— BEGIN DATA SHOWN —

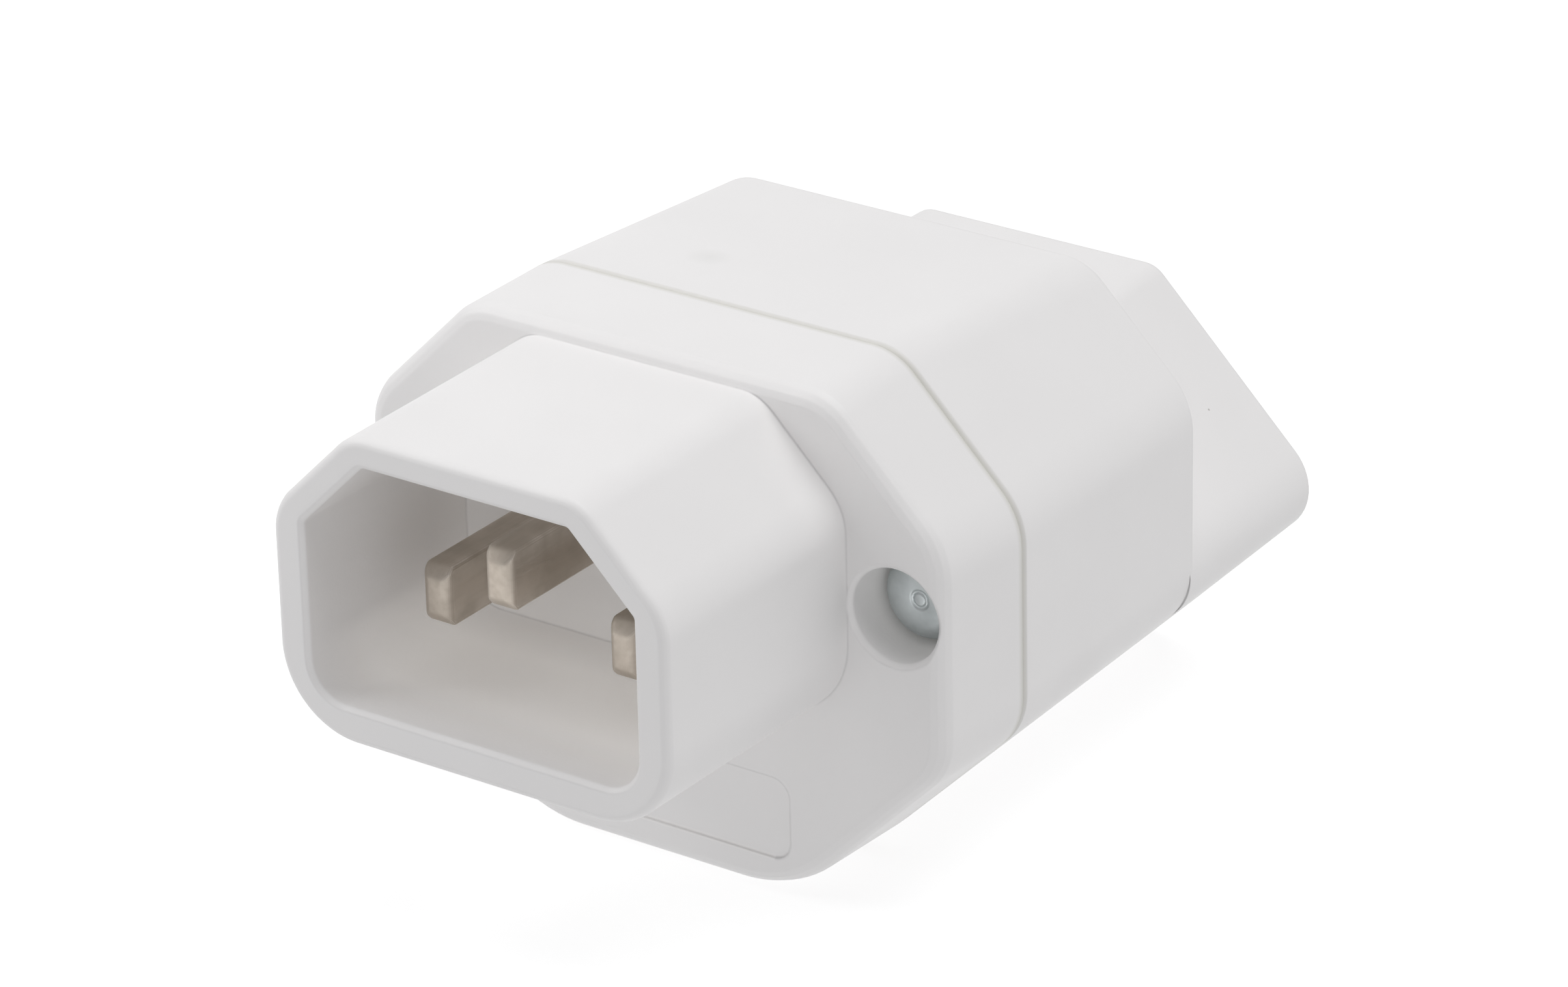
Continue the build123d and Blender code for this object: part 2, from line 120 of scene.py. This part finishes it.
# %% World light
table_white = (0.68, 0.68, 0.685, 1)
horizon_white = (0.66, 0.66, 0.67, 1)
zenith_white = (0.16, 0.16, 0.165, 1)
horizon_height = 0.1
zenith_height = 0.85

scene = bpy.context.scene
scene.view_settings.view_transform = "Standard"
scene.view_settings.look = "None"
world = bpy.data.worlds.new("tent")
scene.world = world
world.use_nodes = True
sky = world.node_tree
sky_place = sky.nodes.new("ShaderNodeTexCoord")
sky_split = sky.nodes.new("ShaderNodeSeparateXYZ")
sky_ramp = sky.nodes.new("ShaderNodeValToRGB")
sky.links.new(sky_place.outputs["Generated"], sky_split.inputs["Vector"])
sky.links.new(sky_split.outputs["Z"], sky_ramp.inputs["Fac"])
stops = sky_ramp.color_ramp.elements
stops[0].position = 0.0
stops[0].color = table_white
stops[1].position = zenith_height
stops[1].color = zenith_white
horizon = stops.new(horizon_height)
horizon.color = horizon_white
sky.links.new(sky_ramp.outputs["Color"], sky.nodes["Background"].inputs["Color"])
sky.nodes["Background"].inputs["Strength"].default_value = 1.0
print("world is a white tent with", len(stops), "stops")

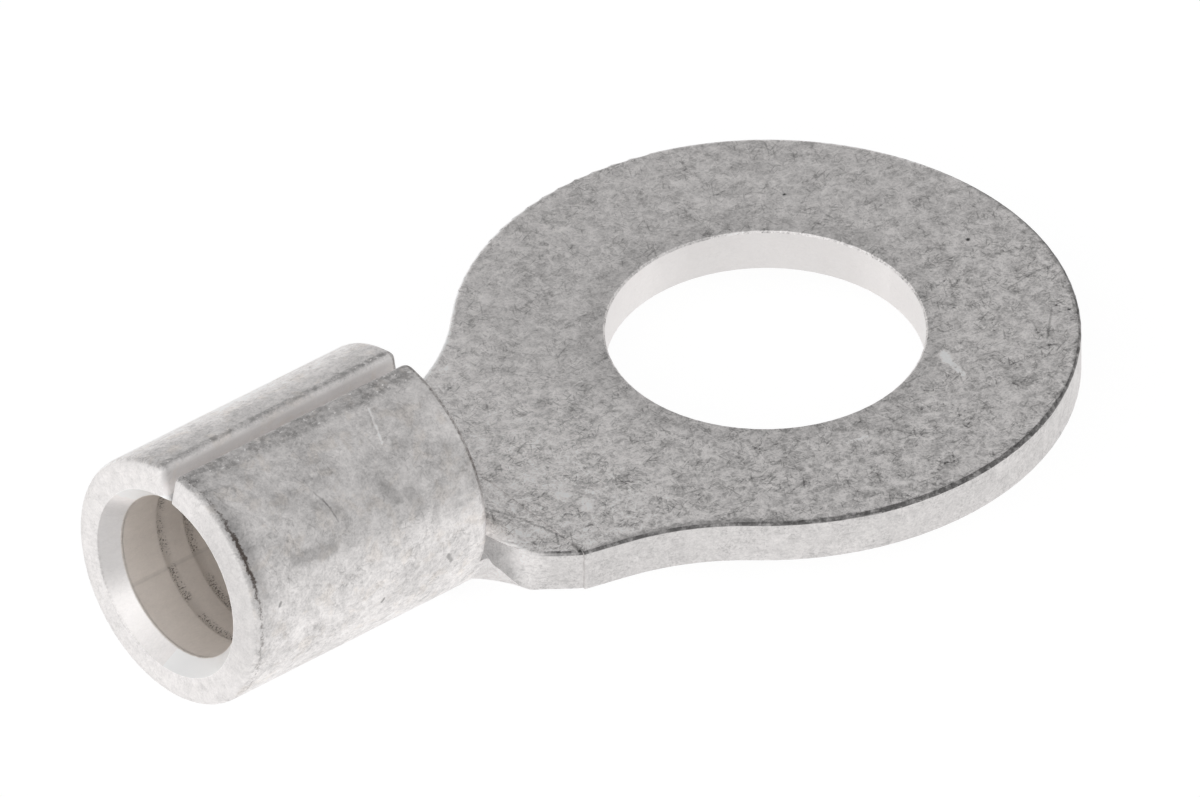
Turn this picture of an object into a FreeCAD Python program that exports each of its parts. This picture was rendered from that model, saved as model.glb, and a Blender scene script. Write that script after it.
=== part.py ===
import FreeCAD, Part
import math
import os

# Non-insulated ring terminal: one blank of sheet, stamped, then rolled into a wire barrel at one end.
# The stud hole's axis is the Z axis, the tongue's underside is z = 0, and the barrel points along -X.
# Sizes are in millimetres.

Vector = FreeCAD.Vector

# Ring and neck
SHEET_THICKNESS = 1.2
STUD_HOLE_DIAMETER = 8.4
RING_DIAMETER = 16.5
SHOULDER_RADIUS = 7.0
NECK_CORNER_WIDTH = 8.0
NECK_CORNER_OFFSET = 0.34
NECK_TAPER_DEG = 14.0
NECK_FLANK_LENGTH = 0.25
TOP_EDGE_ROLL = 0.1
HOLE_EDGE_BREAK = 0.05

# Wire barrel
BARREL_DIAMETER = 6.9
BARREL_LENGTH = 7.97
BARREL_AXIS_HEIGHT = 2.74
SEAM_TURN_DEG = 1.7
SEAM_FLARE_DEG = 10.0
SEAM_GAP = 0.05
SEAM_LIP_RADIUS = 0.2
MOUTH_SLANT_ACROSS = 0.055
MOUTH_SLANT_UP = 0.05
MOUTH_RIM_ROUNDING = 0.25
REAR_RIM_ROUNDING = 0.25
MOUTH_CHAMFER_WIDTH = 0.39
MOUTH_CHAMFER_DEPTH = 0.52

# Grip grooves across the bore, from the mouth
GROOVE_COUNT = 3
GROOVE_START = 1.62
GROOVE_PITCH = 0.85
GROOVE_WIDTH = 0.3
GROOVE_DEPTH = 0.1

# Root, where the flat sheet curls up; its stations stand this far ahead of the barrel's rear
NECK_CORNER_SETBACK = 2.4
ROLL_START_SETBACK = 1.6
ROLL_END_SETBACK = 0.25
NOTCH_SETBACK = 0.8
NOTCH_WIDTH = 5.9
NOTCH_SOFTNESS = 0.1
WING_FILLET = 0.5
SINK_LEAD = 3

# How the root is laid over the neck and the barrel's wall, and how finely it follows the curl
ROOT_OVERLAP = 0.6
ROOT_INSET = 0.01
EDGE_ROLL_STRIPS = 2
SECTION_POINTS = 17
ROOT_STATIONS = 24
NEARLY_FLAT = 1e-6
TOUCH = 1e-3

# Derived sizes
half_thickness = SHEET_THICKNESS / 2
hole_radius = STUD_HOLE_DIAMETER / 2
ring_radius = RING_DIAMETER / 2
outer_radius = BARREL_DIAMETER / 2
bore_radius = outer_radius - SHEET_THICKNESS
middle_radius = outer_radius - half_thickness
barrel_drop = BARREL_AXIS_HEIGHT - outer_radius
taper = math.radians(NECK_TAPER_DEG)

# The far shoulder touches the ring and ends in the far flank, whose far end is the neck's corner
shoulder_reach = ring_radius + SHOULDER_RADIUS
far_corner_y = NECK_CORNER_WIDTH / 2 - NECK_CORNER_OFFSET
far_flank_y = far_corner_y + NECK_FLANK_LENGTH * math.sin(taper)
shoulder_centre_y = far_flank_y + SHOULDER_RADIUS * math.cos(taper)
shoulder_centre_x = -math.sqrt(shoulder_reach ** 2 - shoulder_centre_y ** 2)
far_flank_x = shoulder_centre_x + SHOULDER_RADIUS * math.sin(taper)
neck_corner_x = far_flank_x - NECK_FLANK_LENGTH * math.cos(taper)

# Places along X that follow from the neck's corner
barrel_rear_x = neck_corner_x - NECK_CORNER_SETBACK
mouth_x = barrel_rear_x - BARREL_LENGTH
roll_start_x = barrel_rear_x + ROLL_START_SETBACK
roll_end_x = barrel_rear_x + ROLL_END_SETBACK
notch_x = barrel_rear_x + NOTCH_SETBACK


def smooth_step(t):
    t = min(max(t, 0.0), 1.0)
    return t * t * (3 - 2 * t)


def rolled_share(x):
    """0 where the sheet is still flat, 1 where it has the barrel's full curve."""
    return max(smooth_step((roll_start_x - x) / (roll_start_x - roll_end_x)), NEARLY_FLAT)


def sheet_point(x, s, offset):
    """Point on the sheet at x, with s along its section and offset up from its middle layer.

    The sheet sinks towards the barrel's floor a little ahead of its curl.
    """
    share = rolled_share(x)
    sunk = 1 - (1 - share) ** SINK_LEAD
    curvature = share / middle_radius
    angle = s * curvature
    y = math.sin(angle) / curvature - offset * math.sin(angle)
    rise = (1 - math.cos(angle)) / curvature + offset * math.cos(angle)
    return Vector(x, y, half_thickness + sunk * barrel_drop + rise)


def shoulder(hand):
    """Points along one side of the neck: its corner, and the shoulder arc's ends and middle."""
    along = Vector(math.cos(taper), math.sin(taper), 0)
    outward = Vector(-math.sin(taper), math.cos(taper), 0)
    corner = Vector(neck_corner_x, NECK_CORNER_WIDTH / 2 - hand * NECK_CORNER_OFFSET, 0)
    start = corner + outward * SHOULDER_RADIUS
    half_b = start.dot(along)
    half_chord = math.sqrt(half_b ** 2 - start.dot(start) + shoulder_reach ** 2)
    centre = start - along * (half_b + half_chord)
    neck_end = centre - outward * SHOULDER_RADIUS
    ring_end = centre * (ring_radius / shoulder_reach)
    to_neck = (neck_end - centre).normalize()
    to_ring = (ring_end - centre).normalize()
    middle = centre + (to_neck + to_ring).normalize() * SHOULDER_RADIUS
    return [Vector(p.x, hand * p.y, 0) for p in (corner, neck_end, middle, ring_end)]


def plate_outline():
    """Closed outline of the ring and the neck, up to the neck's corners."""
    corner, neck_end, middle, ring_end = shoulder(1)
    far_corner, far_neck_end, far_middle, far_ring_end = shoulder(-1)
    tip = Vector(ring_radius, 0, 0)
    edges = [
        Part.makeLine(far_corner, corner),
        Part.makeLine(corner, neck_end),
        Part.Arc(neck_end, middle, ring_end).toShape(),
        Part.Arc(ring_end, tip, far_ring_end).toShape(),
        Part.Arc(far_ring_end, far_middle, far_neck_end).toShape(),
        Part.makeLine(far_neck_end, far_corner),
    ]
    return Part.Wire(edges)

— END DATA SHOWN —

Print all of the entries again, exactly as written.

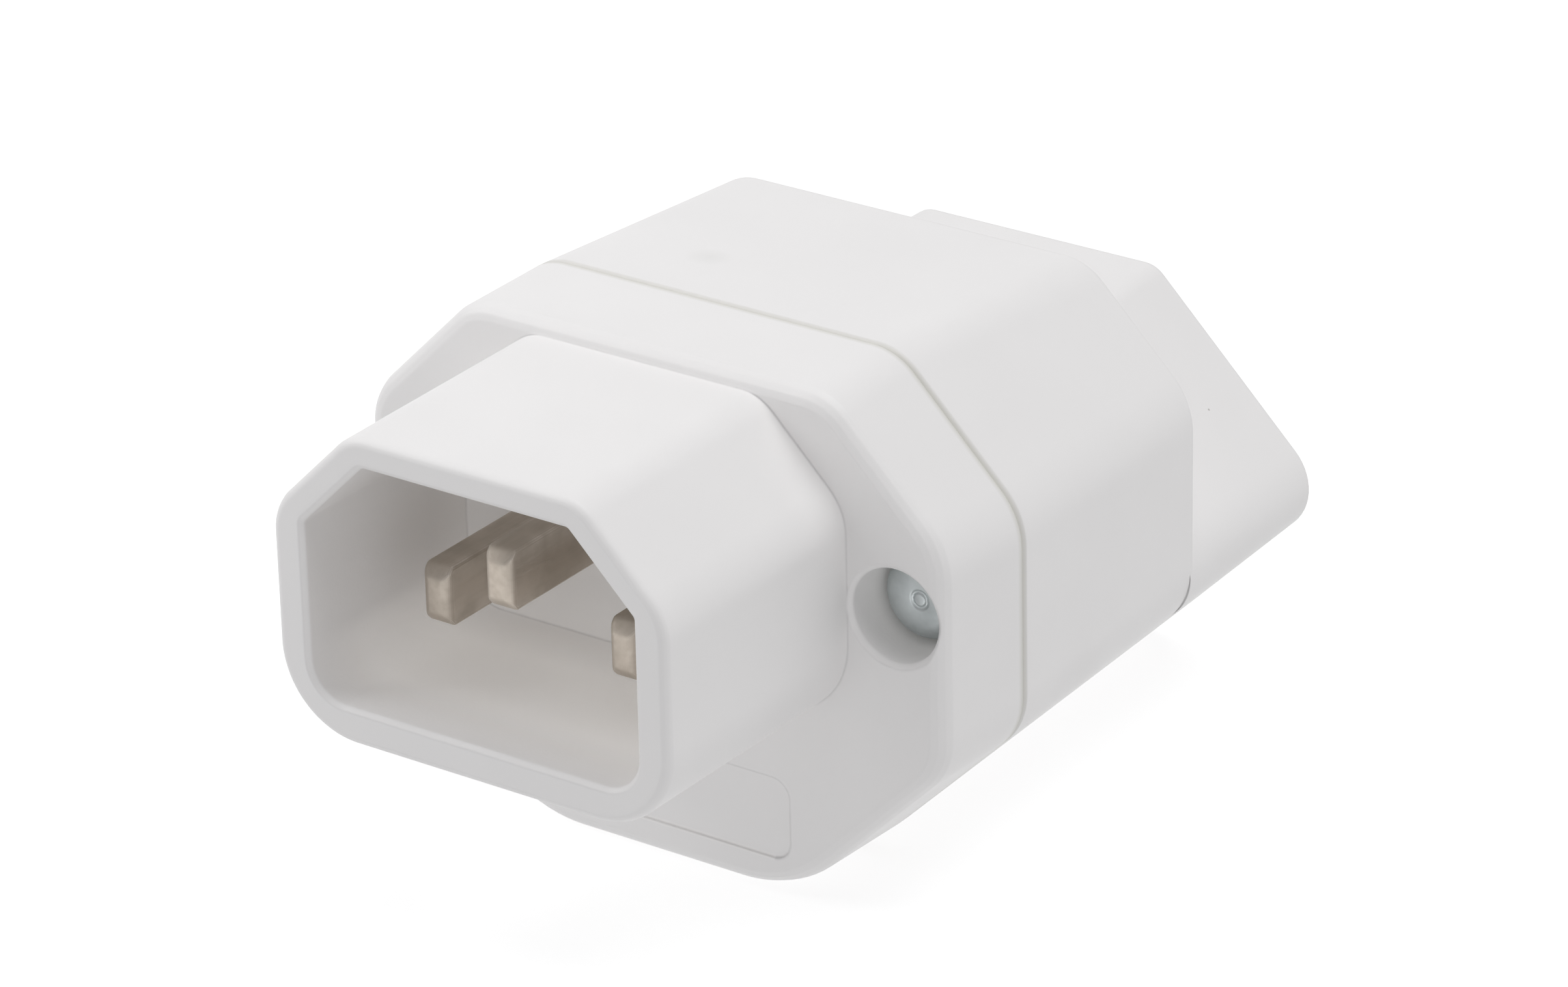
Continue the build123d and Blender code for this object: part 2, from line 120 of scene.py. This part finishes it.
# %% World light
table_white = (0.68, 0.68, 0.685, 1)
horizon_white = (0.66, 0.66, 0.67, 1)
zenith_white = (0.16, 0.16, 0.165, 1)
horizon_height = 0.1
zenith_height = 0.85

scene = bpy.context.scene
scene.view_settings.view_transform = "Standard"
scene.view_settings.look = "None"
world = bpy.data.worlds.new("tent")
scene.world = world
world.use_nodes = True
sky = world.node_tree
sky_place = sky.nodes.new("ShaderNodeTexCoord")
sky_split = sky.nodes.new("ShaderNodeSeparateXYZ")
sky_ramp = sky.nodes.new("ShaderNodeValToRGB")
sky.links.new(sky_place.outputs["Generated"], sky_split.inputs["Vector"])
sky.links.new(sky_split.outputs["Z"], sky_ramp.inputs["Fac"])
stops = sky_ramp.color_ramp.elements
stops[0].position = 0.0
stops[0].color = table_white
stops[1].position = zenith_height
stops[1].color = zenith_white
horizon = stops.new(horizon_height)
horizon.color = horizon_white
sky.links.new(sky_ramp.outputs["Color"], sky.nodes["Background"].inputs["Color"])
sky.nodes["Background"].inputs["Strength"].default_value = 1.0
print("world is a white tent with", len(stops), "stops")

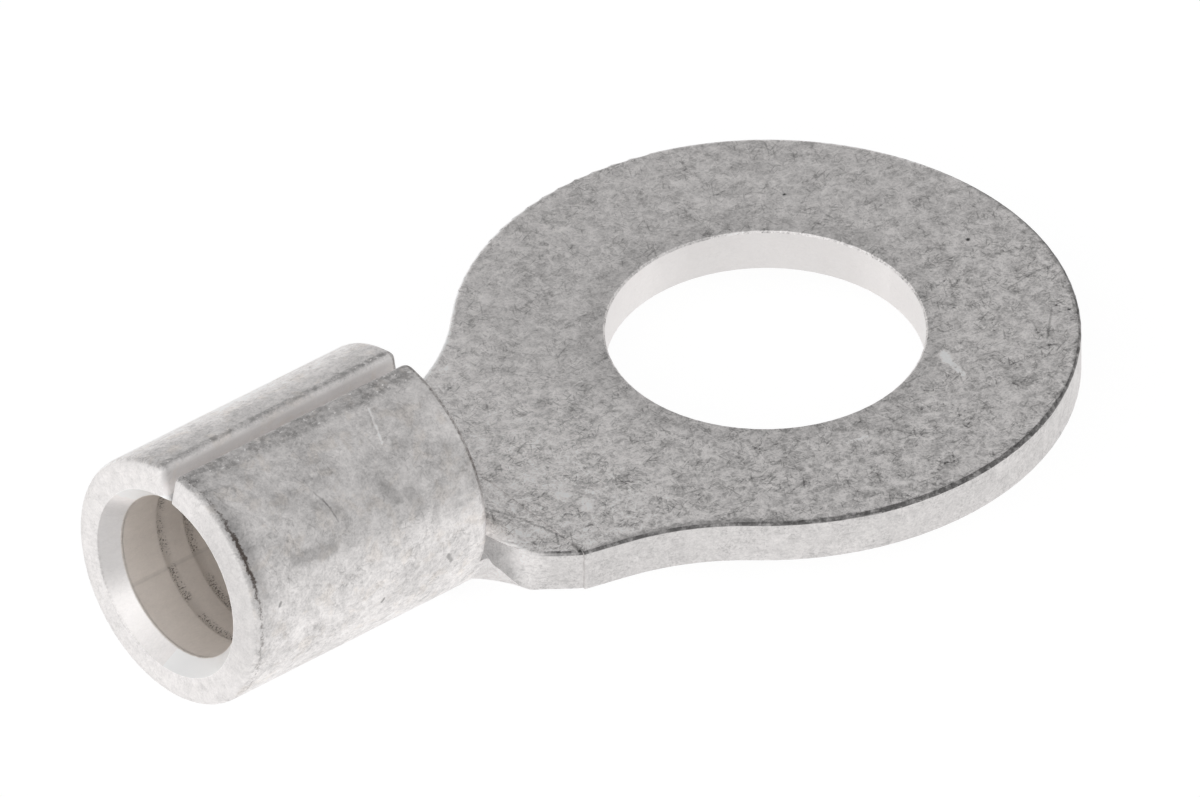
Turn this picture of an object into a FreeCAD Python program that exports each of its parts. This picture was rendered from that model, saved as model.glb, and a Blender scene script. Write that script after it.
=== part.py ===
import FreeCAD, Part
import math
import os

# Non-insulated ring terminal: one blank of sheet, stamped, then rolled into a wire barrel at one end.
# The stud hole's axis is the Z axis, the tongue's underside is z = 0, and the barrel points along -X.
# Sizes are in millimetres.

Vector = FreeCAD.Vector

# Ring and neck
SHEET_THICKNESS = 1.2
STUD_HOLE_DIAMETER = 8.4
RING_DIAMETER = 16.5
SHOULDER_RADIUS = 7.0
NECK_CORNER_WIDTH = 8.0
NECK_CORNER_OFFSET = 0.34
NECK_TAPER_DEG = 14.0
NECK_FLANK_LENGTH = 0.25
TOP_EDGE_ROLL = 0.1
HOLE_EDGE_BREAK = 0.05

# Wire barrel
BARREL_DIAMETER = 6.9
BARREL_LENGTH = 7.97
BARREL_AXIS_HEIGHT = 2.74
SEAM_TURN_DEG = 1.7
SEAM_FLARE_DEG = 10.0
SEAM_GAP = 0.05
SEAM_LIP_RADIUS = 0.2
MOUTH_SLANT_ACROSS = 0.055
MOUTH_SLANT_UP = 0.05
MOUTH_RIM_ROUNDING = 0.25
REAR_RIM_ROUNDING = 0.25
MOUTH_CHAMFER_WIDTH = 0.39
MOUTH_CHAMFER_DEPTH = 0.52

# Grip grooves across the bore, from the mouth
GROOVE_COUNT = 3
GROOVE_START = 1.62
GROOVE_PITCH = 0.85
GROOVE_WIDTH = 0.3
GROOVE_DEPTH = 0.1

# Root, where the flat sheet curls up; its stations stand this far ahead of the barrel's rear
NECK_CORNER_SETBACK = 2.4
ROLL_START_SETBACK = 1.6
ROLL_END_SETBACK = 0.25
NOTCH_SETBACK = 0.8
NOTCH_WIDTH = 5.9
NOTCH_SOFTNESS = 0.1
WING_FILLET = 0.5
SINK_LEAD = 3

# How the root is laid over the neck and the barrel's wall, and how finely it follows the curl
ROOT_OVERLAP = 0.6
ROOT_INSET = 0.01
EDGE_ROLL_STRIPS = 2
SECTION_POINTS = 17
ROOT_STATIONS = 24
NEARLY_FLAT = 1e-6
TOUCH = 1e-3

# Derived sizes
half_thickness = SHEET_THICKNESS / 2
hole_radius = STUD_HOLE_DIAMETER / 2
ring_radius = RING_DIAMETER / 2
outer_radius = BARREL_DIAMETER / 2
bore_radius = outer_radius - SHEET_THICKNESS
middle_radius = outer_radius - half_thickness
barrel_drop = BARREL_AXIS_HEIGHT - outer_radius
taper = math.radians(NECK_TAPER_DEG)

# The far shoulder touches the ring and ends in the far flank, whose far end is the neck's corner
shoulder_reach = ring_radius + SHOULDER_RADIUS
far_corner_y = NECK_CORNER_WIDTH / 2 - NECK_CORNER_OFFSET
far_flank_y = far_corner_y + NECK_FLANK_LENGTH * math.sin(taper)
shoulder_centre_y = far_flank_y + SHOULDER_RADIUS * math.cos(taper)
shoulder_centre_x = -math.sqrt(shoulder_reach ** 2 - shoulder_centre_y ** 2)
far_flank_x = shoulder_centre_x + SHOULDER_RADIUS * math.sin(taper)
neck_corner_x = far_flank_x - NECK_FLANK_LENGTH * math.cos(taper)

# Places along X that follow from the neck's corner
barrel_rear_x = neck_corner_x - NECK_CORNER_SETBACK
mouth_x = barrel_rear_x - BARREL_LENGTH
roll_start_x = barrel_rear_x + ROLL_START_SETBACK
roll_end_x = barrel_rear_x + ROLL_END_SETBACK
notch_x = barrel_rear_x + NOTCH_SETBACK


def smooth_step(t):
    t = min(max(t, 0.0), 1.0)
    return t * t * (3 - 2 * t)


def rolled_share(x):
    """0 where the sheet is still flat, 1 where it has the barrel's full curve."""
    return max(smooth_step((roll_start_x - x) / (roll_start_x - roll_end_x)), NEARLY_FLAT)


def sheet_point(x, s, offset):
    """Point on the sheet at x, with s along its section and offset up from its middle layer.

    The sheet sinks towards the barrel's floor a little ahead of its curl.
    """
    share = rolled_share(x)
    sunk = 1 - (1 - share) ** SINK_LEAD
    curvature = share / middle_radius
    angle = s * curvature
    y = math.sin(angle) / curvature - offset * math.sin(angle)
    rise = (1 - math.cos(angle)) / curvature + offset * math.cos(angle)
    return Vector(x, y, half_thickness + sunk * barrel_drop + rise)


def shoulder(hand):
    """Points along one side of the neck: its corner, and the shoulder arc's ends and middle."""
    along = Vector(math.cos(taper), math.sin(taper), 0)
    outward = Vector(-math.sin(taper), math.cos(taper), 0)
    corner = Vector(neck_corner_x, NECK_CORNER_WIDTH / 2 - hand * NECK_CORNER_OFFSET, 0)
    start = corner + outward * SHOULDER_RADIUS
    half_b = start.dot(along)
    half_chord = math.sqrt(half_b ** 2 - start.dot(start) + shoulder_reach ** 2)
    centre = start - along * (half_b + half_chord)
    neck_end = centre - outward * SHOULDER_RADIUS
    ring_end = centre * (ring_radius / shoulder_reach)
    to_neck = (neck_end - centre).normalize()
    to_ring = (ring_end - centre).normalize()
    middle = centre + (to_neck + to_ring).normalize() * SHOULDER_RADIUS
    return [Vector(p.x, hand * p.y, 0) for p in (corner, neck_end, middle, ring_end)]


def plate_outline():
    """Closed outline of the ring and the neck, up to the neck's corners."""
    corner, neck_end, middle, ring_end = shoulder(1)
    far_corner, far_neck_end, far_middle, far_ring_end = shoulder(-1)
    tip = Vector(ring_radius, 0, 0)
    edges = [
        Part.makeLine(far_corner, corner),
        Part.makeLine(corner, neck_end),
        Part.Arc(neck_end, middle, ring_end).toShape(),
        Part.Arc(ring_end, tip, far_ring_end).toShape(),
        Part.Arc(far_ring_end, far_middle, far_neck_end).toShape(),
        Part.makeLine(far_neck_end, far_corner),
    ]
    return Part.Wire(edges)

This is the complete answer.